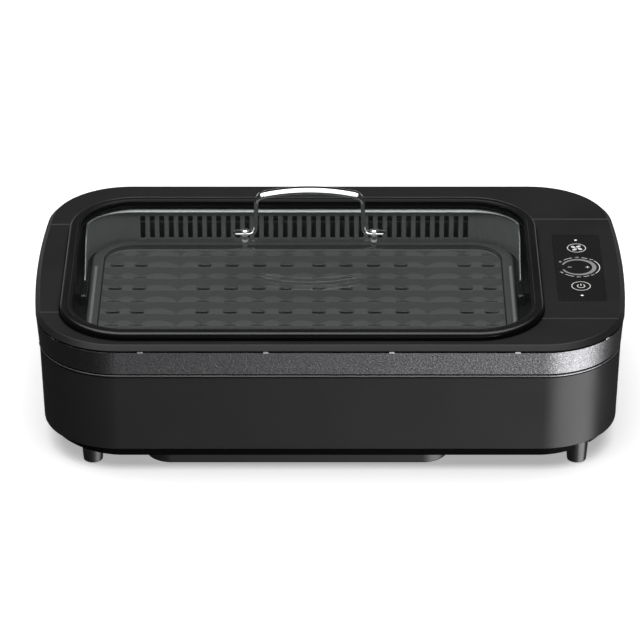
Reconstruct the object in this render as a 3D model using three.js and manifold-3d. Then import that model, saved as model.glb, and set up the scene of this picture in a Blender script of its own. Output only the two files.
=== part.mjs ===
// Smokeless indoor grill, in millimetres: +X to the right, +Y to the back, +Z up,
// with the origin on the table under the middle of the casing.
import * as THREE from 'three';
import { mergeVertices } from 'three/addons/utils/BufferGeometryUtils.js';
import Module from 'manifold-3d';

const wasm = await Module();
wasm.setup();

// Clearances
const fitGap = 0.3;
const cutOver = 3;

// Casing outline, seen from above
const bodyWidth = 540;
const bodyDepth = 328.2;
const bodyCornerRadius = 76;
const sideTilt = THREE.MathUtils.degToRad(5.4);

// Casing wall and its levels, from the table up
const footHeight = 11.5;
const coverHeight = 10.9;
const coverInset = 13;
const casingHeight = 76.3;
const casingBottomInset = 5;
const casingTopInset = 2.8;
const casingWall = 2.5;
const flangeReach = 10.5;
const tongueHeight = 5;
const tongueThickness = 2;
const tongueInset = 6.6;
const bandHeight = 25.4;
const bandTopInset = 0.3;
const bandBottomInset = 2.4;
const bandThickness = 1.2;
const chamfer = 4.5;
const skinThickness = 2.5;
const panelSkirtTopInset = 0.6;
const panelSkirtBottomInset = 2.6;

// Seams between the four top panels: distances from the front and back of the casing
const leftSeamFrontMargin = 66.3;
const leftSeamBackMargin = 85.6;
const rightSeamFrontMargin = 54.3;
const rightSeamBackMargin = 74.7;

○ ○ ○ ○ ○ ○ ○

Look through the data and show every line containing "manifold".

Reconstruct the object in this render as a 3D model using three.js and manifold-3d. Then import that model, saved as model.glb, and set up the scene of this picture in a Blender script of its own. Output only the two files.
import Module from 'manifold-3d';